Of course, this only helps if the peer is actually disconnected. If he just becomes slow/unresponsive, or he simply doesn't have the chain past a certain point ... we'll still be waiting. It's a small enough change that I guess it makes sense for now, though at some point I think we need to move to something like this: https://en.bitcoin.it/wiki/User:Gmaxwell/Reverse_header-fetching_sync

@rebroad
rebroad commented May 14, 2012

@gmaxwell there's certainly room for improvement, but this is a small (intentionally, to increase the change of it bring pulled) step towards making it get the blocks more quickly. This particular change has been tested in my fork for over a month, but I've also got other code that checks for stuck downloads (which then timeout's the askfor and asks elsewhere). Currently it's not ideal in that it often causes the same blocks to be downloaded from several nodes (as sometimes they do wake up again), so isn't as bandwidth efficient as I'd like it to be, and it also has various timeouts hardcoded, which is based on my internet connection. My eventual plan is to a patch that will determine the speed of the network and peers over time, and factor that knowledge into the block download process.
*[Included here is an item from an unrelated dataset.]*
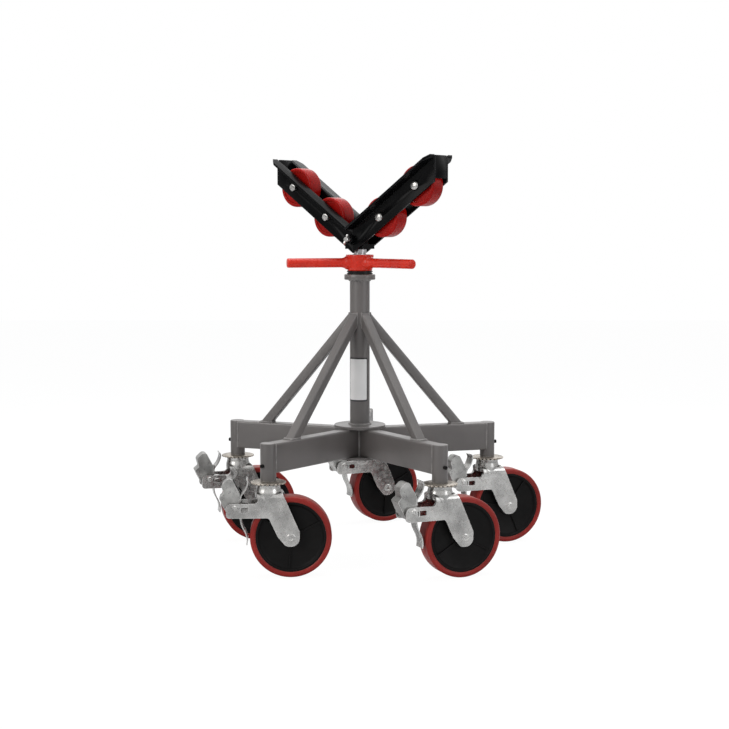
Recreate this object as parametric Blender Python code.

@sipa, I see what you're saying. it does get modified from those two places. It seems to work though. Are you saying it could end up being two different values within the two different threads? I've never noticed this happen during over a month of testing so far. I could move the nAskedForBlocks++ code from ProcessMessages() into the socket handler thread. It probably belongs there more than ProcessMessages() now anyway, since it's not part of the strCommend == "version" code any longer. I was going to do this as a later pull, since as it is it works, and is less of a change to keep it in ProcessMessages(), and move it elsewhere later.
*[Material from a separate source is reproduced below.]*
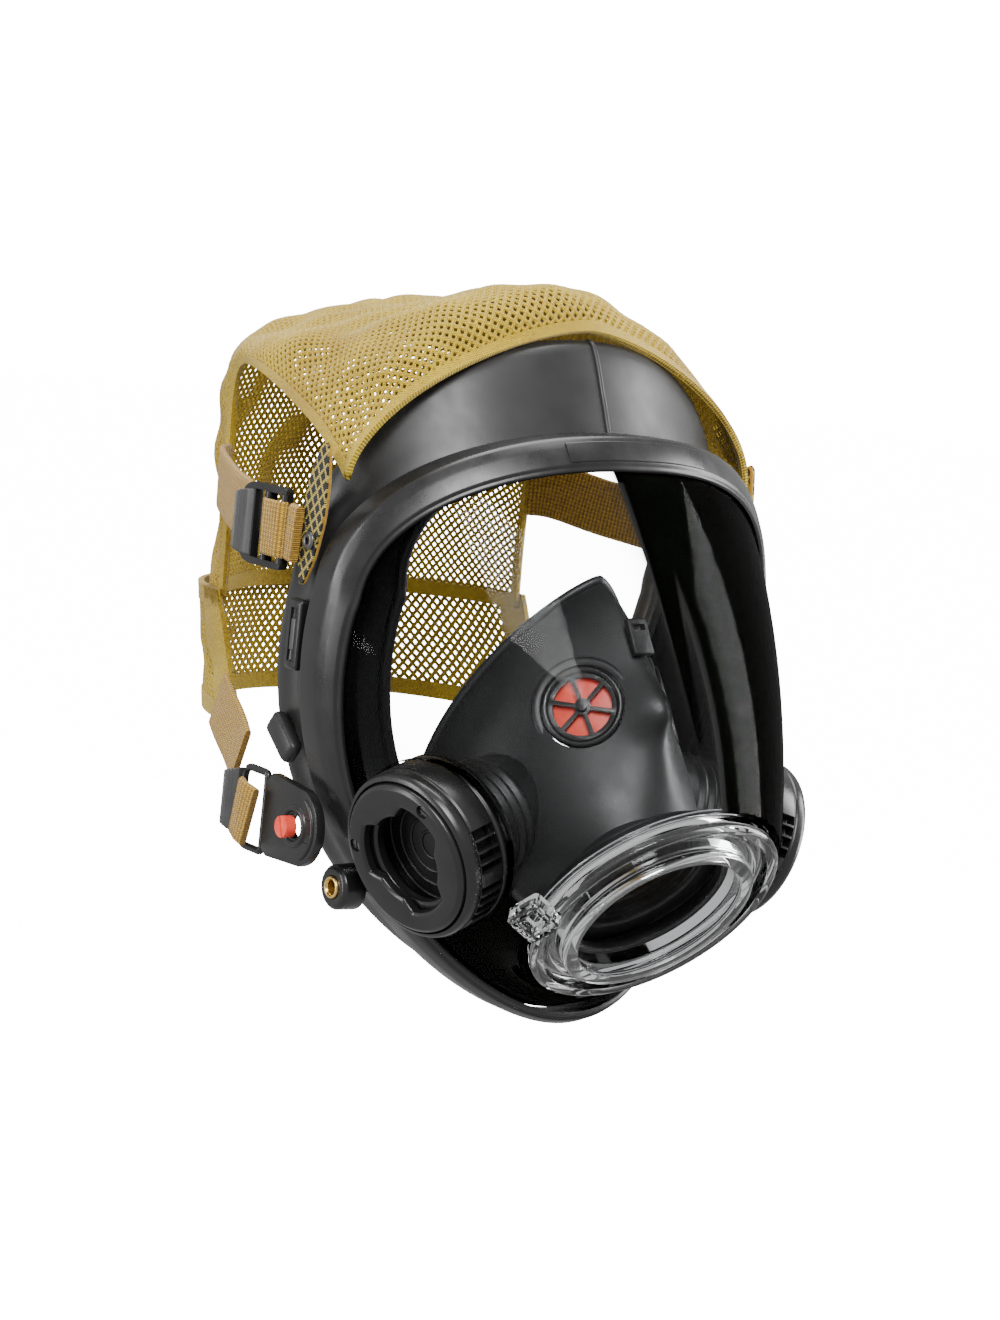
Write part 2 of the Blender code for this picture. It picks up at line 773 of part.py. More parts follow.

@rebroad rebroad and 1 other commented on an outdated diff May 14, 2012
.gitignore
@@ -20,3 +20,4 @@ qrc_*.cpp
*.pro.user
#mac specific
.DS_Store
+/build/
@rebroad
rebroad May 14, 2012

out of interest, how come I needed to add this line, but no one else seems to need it?

@luke-jr
luke-jr May 18, 2012 Bitcoin member

My directory is so cluttered that I use "git status -uno" ;)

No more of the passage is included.